Hefner’s honorary guests stayed in the extravagant suites upstairs with access to all mansion amenities including the extensive room service menu from a kitchen that stayed open 24 hours a day. Giant chandlers hung from the ceiling, marble fireplaces lit up the rooms and art created by acclaimed artists such as Pablo Picasso hung from the walls. Hef’s own bedroom was the epitome of pleasure: plush white carpeting, a colossal jacuzzi and the infamous rotating bed. From the comfort of his own mattress Hef could control the stereo, dim the lights, rotate the entire bed towards any direction, and vibrate his guests to sleep (or awake). Semi-permanent guests included anywhere from 25 to 30 playmates housed in what were called “bunny dormitories.” It was a place where one might jump through a cascading waterfall to find Joe DiMaggio surrounded by nude women in the “woo grotto.” A place where sliding down the fireman’s pole to the underwater bar could lead to sipping a martini with “The King of Cool” Dean Martin. You might find Frank Sinatra tickling the ivories, or maybe attend a rockin’ four day party in honor of The Rolling Stones. It was a place of love, sex, drugs and the start of a revolution.
For those snubbed from these privileged events, Hefner created a Playboy Club replicating the ultimate bachelor pad just a bunny hop away. At 116 East Walton Street, nine-foot-tall letters spelling the word Playboy lit up the sky and the entrance of the first Playboy nightclub. At the February 29, 1960 opening party cars lined the street three deep and people huddled together in the cold to wait in line for a glimpse at the “Czar of the Bunny Empire’s” newest creation. For $50 patrons would receive keys stamped with the Playboy logo and lifelong membership to the club. The four-story adult euphoria featured a playroom, penthouse, library, and living room. Pictures of Playmates which were once only viewed in the privacy of ones own home were blown-up and hung on the walls.
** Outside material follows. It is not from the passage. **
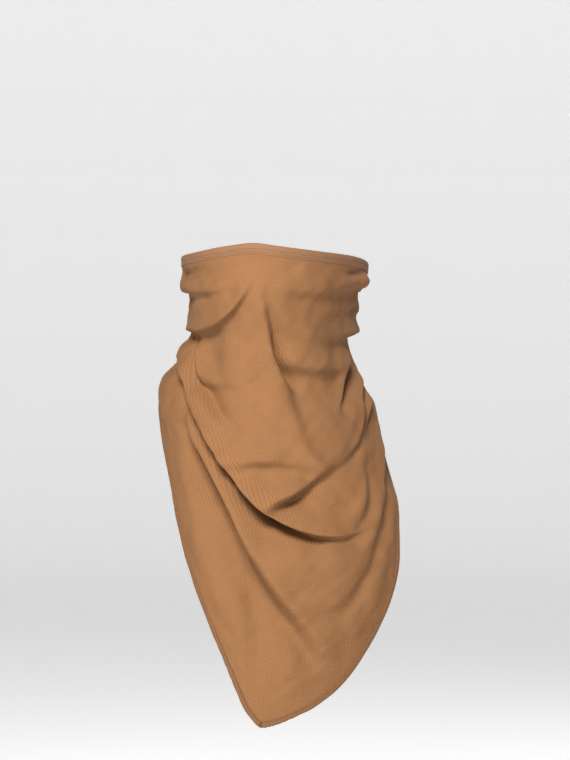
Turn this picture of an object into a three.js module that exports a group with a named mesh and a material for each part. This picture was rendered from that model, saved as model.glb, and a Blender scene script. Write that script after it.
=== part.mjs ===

Famed performers such as Barbara Streisand and a 19-year-old Aretha Franklin belted out notes in the library and jazz artists and comedians took the stage in the living room.
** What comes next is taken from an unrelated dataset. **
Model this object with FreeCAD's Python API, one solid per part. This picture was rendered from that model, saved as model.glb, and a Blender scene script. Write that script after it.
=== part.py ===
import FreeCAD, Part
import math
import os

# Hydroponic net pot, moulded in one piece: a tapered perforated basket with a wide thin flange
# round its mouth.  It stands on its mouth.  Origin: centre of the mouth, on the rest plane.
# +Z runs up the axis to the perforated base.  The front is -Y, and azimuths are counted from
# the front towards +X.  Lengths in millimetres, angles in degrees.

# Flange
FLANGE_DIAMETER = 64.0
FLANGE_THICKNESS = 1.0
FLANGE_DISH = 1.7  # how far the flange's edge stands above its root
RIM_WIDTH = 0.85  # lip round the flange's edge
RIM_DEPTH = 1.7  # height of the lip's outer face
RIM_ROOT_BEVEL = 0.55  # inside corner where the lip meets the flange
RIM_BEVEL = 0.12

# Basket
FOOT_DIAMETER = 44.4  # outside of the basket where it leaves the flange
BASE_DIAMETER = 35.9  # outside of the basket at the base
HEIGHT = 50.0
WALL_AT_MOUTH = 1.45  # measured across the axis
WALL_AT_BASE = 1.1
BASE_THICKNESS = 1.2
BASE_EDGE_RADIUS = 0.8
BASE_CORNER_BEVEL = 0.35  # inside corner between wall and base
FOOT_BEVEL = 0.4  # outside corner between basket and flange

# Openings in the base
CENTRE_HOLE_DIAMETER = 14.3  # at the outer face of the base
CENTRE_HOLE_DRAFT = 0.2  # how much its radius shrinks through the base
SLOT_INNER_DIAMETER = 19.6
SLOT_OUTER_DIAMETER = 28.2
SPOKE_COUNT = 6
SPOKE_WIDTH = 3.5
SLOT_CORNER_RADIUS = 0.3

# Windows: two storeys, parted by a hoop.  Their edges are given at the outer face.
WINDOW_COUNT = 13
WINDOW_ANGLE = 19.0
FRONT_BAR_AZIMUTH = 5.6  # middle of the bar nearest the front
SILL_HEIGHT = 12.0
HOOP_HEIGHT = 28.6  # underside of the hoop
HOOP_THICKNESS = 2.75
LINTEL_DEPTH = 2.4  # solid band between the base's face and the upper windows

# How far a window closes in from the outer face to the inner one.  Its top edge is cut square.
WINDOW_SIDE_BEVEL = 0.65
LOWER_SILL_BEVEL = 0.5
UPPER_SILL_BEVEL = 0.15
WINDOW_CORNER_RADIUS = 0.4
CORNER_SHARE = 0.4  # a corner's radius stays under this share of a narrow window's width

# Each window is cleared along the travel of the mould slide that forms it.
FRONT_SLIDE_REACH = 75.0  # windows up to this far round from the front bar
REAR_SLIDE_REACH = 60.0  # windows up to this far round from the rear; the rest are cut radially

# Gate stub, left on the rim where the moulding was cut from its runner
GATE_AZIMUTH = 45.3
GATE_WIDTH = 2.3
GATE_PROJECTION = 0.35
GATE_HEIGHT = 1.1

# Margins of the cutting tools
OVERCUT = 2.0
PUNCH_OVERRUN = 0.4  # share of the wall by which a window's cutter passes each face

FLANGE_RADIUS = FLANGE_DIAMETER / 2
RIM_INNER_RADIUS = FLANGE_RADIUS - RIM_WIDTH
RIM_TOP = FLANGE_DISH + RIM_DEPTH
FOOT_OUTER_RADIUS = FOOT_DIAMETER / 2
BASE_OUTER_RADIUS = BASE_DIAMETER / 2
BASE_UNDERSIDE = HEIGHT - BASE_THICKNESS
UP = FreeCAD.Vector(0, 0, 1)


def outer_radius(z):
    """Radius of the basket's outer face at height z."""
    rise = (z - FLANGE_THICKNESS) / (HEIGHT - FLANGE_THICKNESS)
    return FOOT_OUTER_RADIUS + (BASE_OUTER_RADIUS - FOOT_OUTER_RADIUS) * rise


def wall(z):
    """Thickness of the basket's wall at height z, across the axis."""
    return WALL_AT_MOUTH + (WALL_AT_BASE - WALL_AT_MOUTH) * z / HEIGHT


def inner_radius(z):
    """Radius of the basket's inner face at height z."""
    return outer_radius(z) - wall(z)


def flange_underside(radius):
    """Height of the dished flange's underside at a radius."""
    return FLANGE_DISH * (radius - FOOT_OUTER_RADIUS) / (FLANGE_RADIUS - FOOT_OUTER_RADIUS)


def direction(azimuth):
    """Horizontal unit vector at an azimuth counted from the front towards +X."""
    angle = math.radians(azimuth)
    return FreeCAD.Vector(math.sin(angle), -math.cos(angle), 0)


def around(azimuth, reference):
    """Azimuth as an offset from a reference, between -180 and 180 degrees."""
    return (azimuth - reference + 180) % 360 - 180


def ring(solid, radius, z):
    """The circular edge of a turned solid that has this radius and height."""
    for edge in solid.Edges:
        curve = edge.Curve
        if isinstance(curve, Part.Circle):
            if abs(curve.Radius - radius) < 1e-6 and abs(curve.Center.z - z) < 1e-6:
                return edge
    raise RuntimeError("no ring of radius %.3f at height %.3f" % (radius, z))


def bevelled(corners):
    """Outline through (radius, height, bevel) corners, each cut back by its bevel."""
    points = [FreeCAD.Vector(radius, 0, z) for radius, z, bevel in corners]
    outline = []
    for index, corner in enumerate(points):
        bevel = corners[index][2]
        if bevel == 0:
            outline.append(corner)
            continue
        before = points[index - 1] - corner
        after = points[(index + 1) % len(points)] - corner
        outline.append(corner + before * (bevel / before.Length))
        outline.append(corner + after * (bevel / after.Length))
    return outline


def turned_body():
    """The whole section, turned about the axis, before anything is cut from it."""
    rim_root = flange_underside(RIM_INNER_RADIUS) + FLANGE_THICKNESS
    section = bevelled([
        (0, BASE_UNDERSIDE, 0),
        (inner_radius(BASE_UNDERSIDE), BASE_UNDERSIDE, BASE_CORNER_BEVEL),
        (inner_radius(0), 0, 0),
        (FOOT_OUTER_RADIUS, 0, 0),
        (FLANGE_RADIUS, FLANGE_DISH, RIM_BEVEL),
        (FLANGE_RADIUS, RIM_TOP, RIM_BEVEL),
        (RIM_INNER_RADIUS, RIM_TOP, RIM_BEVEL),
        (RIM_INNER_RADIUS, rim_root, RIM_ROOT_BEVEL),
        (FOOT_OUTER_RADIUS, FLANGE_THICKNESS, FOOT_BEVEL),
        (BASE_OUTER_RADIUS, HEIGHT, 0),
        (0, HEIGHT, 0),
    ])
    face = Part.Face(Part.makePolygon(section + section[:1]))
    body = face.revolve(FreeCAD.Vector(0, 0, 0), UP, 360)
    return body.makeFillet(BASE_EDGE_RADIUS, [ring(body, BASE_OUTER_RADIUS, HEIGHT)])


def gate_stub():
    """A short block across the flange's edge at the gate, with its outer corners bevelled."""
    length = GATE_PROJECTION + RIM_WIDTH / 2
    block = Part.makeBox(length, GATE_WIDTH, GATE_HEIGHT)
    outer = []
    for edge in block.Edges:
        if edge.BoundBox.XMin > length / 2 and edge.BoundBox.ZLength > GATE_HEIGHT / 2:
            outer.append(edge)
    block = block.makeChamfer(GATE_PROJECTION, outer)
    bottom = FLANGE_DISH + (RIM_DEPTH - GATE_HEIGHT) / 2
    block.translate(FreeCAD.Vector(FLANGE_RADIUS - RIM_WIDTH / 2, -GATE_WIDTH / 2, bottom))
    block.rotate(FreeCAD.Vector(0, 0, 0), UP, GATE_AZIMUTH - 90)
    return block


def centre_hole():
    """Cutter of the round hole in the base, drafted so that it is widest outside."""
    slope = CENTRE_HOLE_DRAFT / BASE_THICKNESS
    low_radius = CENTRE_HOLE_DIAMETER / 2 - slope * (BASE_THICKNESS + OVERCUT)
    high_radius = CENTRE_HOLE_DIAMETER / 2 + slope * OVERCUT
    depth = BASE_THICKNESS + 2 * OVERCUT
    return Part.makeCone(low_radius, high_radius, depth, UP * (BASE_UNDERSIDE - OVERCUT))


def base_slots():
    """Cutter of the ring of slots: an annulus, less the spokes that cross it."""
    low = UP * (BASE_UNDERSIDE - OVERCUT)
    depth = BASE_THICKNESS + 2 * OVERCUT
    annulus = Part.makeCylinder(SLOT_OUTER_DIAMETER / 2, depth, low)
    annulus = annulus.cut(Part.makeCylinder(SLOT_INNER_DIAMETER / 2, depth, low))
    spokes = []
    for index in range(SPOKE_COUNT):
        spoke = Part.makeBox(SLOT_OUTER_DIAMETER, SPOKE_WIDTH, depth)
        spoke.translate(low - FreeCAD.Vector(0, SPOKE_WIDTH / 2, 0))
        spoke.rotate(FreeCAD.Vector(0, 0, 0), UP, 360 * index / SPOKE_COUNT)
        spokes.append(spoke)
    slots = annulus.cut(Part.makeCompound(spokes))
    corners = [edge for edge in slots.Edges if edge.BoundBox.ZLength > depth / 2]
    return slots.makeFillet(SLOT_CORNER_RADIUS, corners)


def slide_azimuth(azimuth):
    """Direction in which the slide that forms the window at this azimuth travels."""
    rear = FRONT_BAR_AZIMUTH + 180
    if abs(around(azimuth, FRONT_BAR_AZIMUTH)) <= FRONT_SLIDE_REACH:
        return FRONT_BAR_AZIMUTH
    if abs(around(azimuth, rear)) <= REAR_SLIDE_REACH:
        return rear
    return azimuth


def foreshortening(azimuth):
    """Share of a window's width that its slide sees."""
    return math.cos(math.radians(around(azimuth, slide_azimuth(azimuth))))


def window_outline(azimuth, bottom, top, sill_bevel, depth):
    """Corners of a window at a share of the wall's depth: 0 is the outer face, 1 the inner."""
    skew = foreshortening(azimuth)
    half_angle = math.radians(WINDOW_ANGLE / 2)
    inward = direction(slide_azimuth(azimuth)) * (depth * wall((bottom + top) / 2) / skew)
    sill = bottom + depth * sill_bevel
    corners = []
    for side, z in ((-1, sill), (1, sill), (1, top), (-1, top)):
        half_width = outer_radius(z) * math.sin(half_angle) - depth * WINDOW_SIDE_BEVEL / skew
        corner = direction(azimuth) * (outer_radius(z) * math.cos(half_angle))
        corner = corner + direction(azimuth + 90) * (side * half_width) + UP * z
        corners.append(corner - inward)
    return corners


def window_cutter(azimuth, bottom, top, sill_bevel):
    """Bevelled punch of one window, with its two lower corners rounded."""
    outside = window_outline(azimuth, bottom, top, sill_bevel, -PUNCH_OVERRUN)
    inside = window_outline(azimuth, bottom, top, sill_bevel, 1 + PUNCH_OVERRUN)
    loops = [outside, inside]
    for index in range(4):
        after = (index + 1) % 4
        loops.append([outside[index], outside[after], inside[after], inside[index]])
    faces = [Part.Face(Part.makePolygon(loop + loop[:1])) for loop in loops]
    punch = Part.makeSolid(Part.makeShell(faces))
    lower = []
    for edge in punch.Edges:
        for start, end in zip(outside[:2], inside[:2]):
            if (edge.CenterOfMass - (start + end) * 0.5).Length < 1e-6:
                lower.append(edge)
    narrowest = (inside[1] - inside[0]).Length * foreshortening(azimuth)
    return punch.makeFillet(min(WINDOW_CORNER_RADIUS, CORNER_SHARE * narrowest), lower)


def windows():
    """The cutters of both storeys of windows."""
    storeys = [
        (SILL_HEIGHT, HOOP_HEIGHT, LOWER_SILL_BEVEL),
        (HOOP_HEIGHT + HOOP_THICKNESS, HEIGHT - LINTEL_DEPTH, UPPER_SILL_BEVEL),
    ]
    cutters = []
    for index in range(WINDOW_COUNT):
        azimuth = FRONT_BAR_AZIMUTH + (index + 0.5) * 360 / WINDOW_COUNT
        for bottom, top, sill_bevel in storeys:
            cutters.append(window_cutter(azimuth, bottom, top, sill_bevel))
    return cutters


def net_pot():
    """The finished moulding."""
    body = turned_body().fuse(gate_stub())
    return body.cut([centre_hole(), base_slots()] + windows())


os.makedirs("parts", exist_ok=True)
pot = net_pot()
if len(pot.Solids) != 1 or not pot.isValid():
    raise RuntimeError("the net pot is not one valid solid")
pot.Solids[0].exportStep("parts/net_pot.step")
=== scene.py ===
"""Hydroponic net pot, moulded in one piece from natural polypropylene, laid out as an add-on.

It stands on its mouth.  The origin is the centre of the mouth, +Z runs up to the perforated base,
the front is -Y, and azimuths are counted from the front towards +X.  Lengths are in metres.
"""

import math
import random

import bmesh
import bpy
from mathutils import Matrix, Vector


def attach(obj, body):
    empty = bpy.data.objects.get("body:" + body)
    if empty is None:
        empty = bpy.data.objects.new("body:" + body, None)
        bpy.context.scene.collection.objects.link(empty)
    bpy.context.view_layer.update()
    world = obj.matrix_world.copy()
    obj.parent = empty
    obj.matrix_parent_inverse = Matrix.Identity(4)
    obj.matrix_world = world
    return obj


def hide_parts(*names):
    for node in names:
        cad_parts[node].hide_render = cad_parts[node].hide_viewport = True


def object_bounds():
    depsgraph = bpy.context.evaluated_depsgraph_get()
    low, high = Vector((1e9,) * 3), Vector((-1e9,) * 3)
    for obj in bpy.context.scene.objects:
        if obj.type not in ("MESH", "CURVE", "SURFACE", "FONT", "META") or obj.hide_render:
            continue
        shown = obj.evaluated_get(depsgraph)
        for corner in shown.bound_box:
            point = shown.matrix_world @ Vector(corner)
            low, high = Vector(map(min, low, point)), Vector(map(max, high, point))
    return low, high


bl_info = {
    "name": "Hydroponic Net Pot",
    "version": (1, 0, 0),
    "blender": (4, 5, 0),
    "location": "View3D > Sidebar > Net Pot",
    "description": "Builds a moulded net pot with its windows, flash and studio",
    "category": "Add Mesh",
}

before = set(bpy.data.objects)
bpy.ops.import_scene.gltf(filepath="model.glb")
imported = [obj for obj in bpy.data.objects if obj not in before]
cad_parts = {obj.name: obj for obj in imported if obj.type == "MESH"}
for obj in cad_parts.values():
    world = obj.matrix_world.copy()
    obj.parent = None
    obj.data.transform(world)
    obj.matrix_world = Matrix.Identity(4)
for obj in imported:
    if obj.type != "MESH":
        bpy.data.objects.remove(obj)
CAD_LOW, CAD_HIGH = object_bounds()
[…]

But the main artist and attraction was the Playboy Bunny herself. Playmates seemed to hop from the pages of a magazine to real life in the form of the Playboy Bunny. A tight fitting corset complete with a fluffy tail, floppy ears, and ample cleavage transformed a young woman with no experience into a Playboy Bunny. The 44-page “Bunny Manual” stated that the Bunny must always seem single yet sexually unavailable. Husbands and boyfriends of bunnies were not allowed within two blocks of the club and giving out information such as your last name, phone number, or address could get you kicked out of the bunny den. A Bunny Mother kept a close watch on her “kit” in order to ensure money wasn’t given for illegal favors. Playboy Club regulars wrote to Playboy asking them to feature their favorite Bunnies in articles and pictorial spreads. As the letters piled up at Playboy headquarters editors saw an opportunity to promote the club through the magazine and the magazine through the club. “Dear Playboy” letters were published, sought after bunnies became centerfolds, and in August of 1962 24 bunnies became Playmates. Soon bunnies were not only “actresses” and “scene stealers” in the Playboy Club, some actually took the leap to real stardom with guest appearances in television and radio and in televised bunny pageants. The Playboy club stole the title as the busiest night club in the world when attendance reached 132,000 people during the last three months of 1961.
After many successful years the original Playboy club closed its doors in 1986. However, the building still stands today under an alias name “One Magnificent Mile” and in the year 2000 that stretch of Walton Street was given the name Hugh Hefner way. The only Playboy club remaining is located in Las Vegas at the Palms Resort where a giant neon bunny head lights the entrance. Hugh Hefner no longer calls 1340 North State Parkway home, but it will forever hold the secrets of its young, beautiful, rich and famous guests deep within its walls. In 1993, the building was converted into seven currently occupied single-family residences. Hugh Hefner too has changed, his thick brown hair has thinned and turned to grey, he moves slower than before and had to give up smoking cigars, but somehow he still radiates the Playboy state of mind. Secluded in his L.A. mansion by rolling hills, surrounded by peacocks and tempting women, some say Hef abandoned his city for a celebrity cliche. Others know better; Hefner remains in the great city of Chicago through scandalous stories surrounding the original Chicago Playboy mansion and the Bunny “Tails” told about the first Playboy nightclub.